All SQLAlchemy models are imported in alembic/env.py so that autogenerate can detect schema changes:
from backend.app.models.database import (
Application, Company, Document, Grant, Match,
NotificationHistory, NotificationPreferences,
SyncRun, SyncStatus, Tenant, User,
)
Common Commands¶
# Apply all pending migrations
poetry run alembic upgrade head
# Roll back one migration
poetry run alembic downgrade -1
# Roll back to a specific revision
poetry run alembic downgrade <revision_id>
# Generate a new migration from model changes
poetry run alembic revision --autogenerate -m "Add new column to grants"
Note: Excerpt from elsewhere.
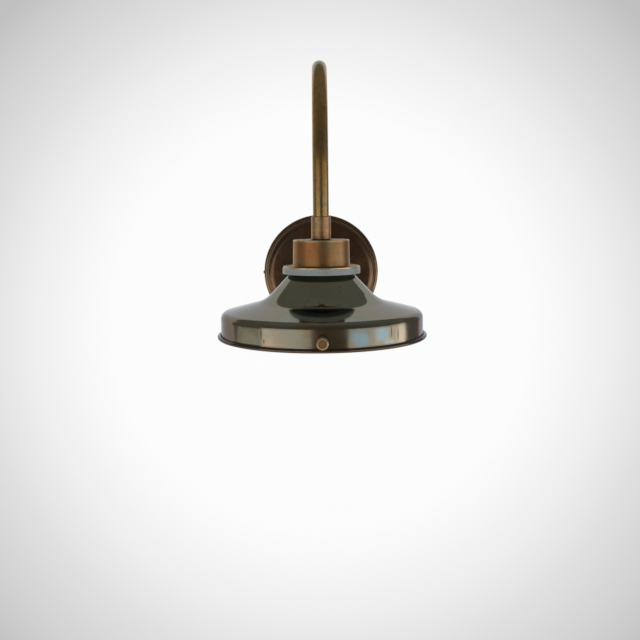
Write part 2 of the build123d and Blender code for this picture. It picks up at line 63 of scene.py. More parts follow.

# View current migration state
poetry run alembic current
# View migration history
poetry run alembic history
# View migration history with verbose output
poetry run alembic history -v
Migration Best Practices¶
Always Review Autogenerated Migrations
Alembic's --autogenerate flag detects most schema changes but may miss:
- Index name changes
- Constraint modifications
- Custom SQL (RLS policies, functions)
- pgvector-specific operations
Always review the generated migration file before applying it.
pgvector Extension
The pgvector extension is created by scripts/init-extensions.sql during Docker container initialization, not by Alembic. If you see pgvector not defined errors during migration, ensure the init script has run.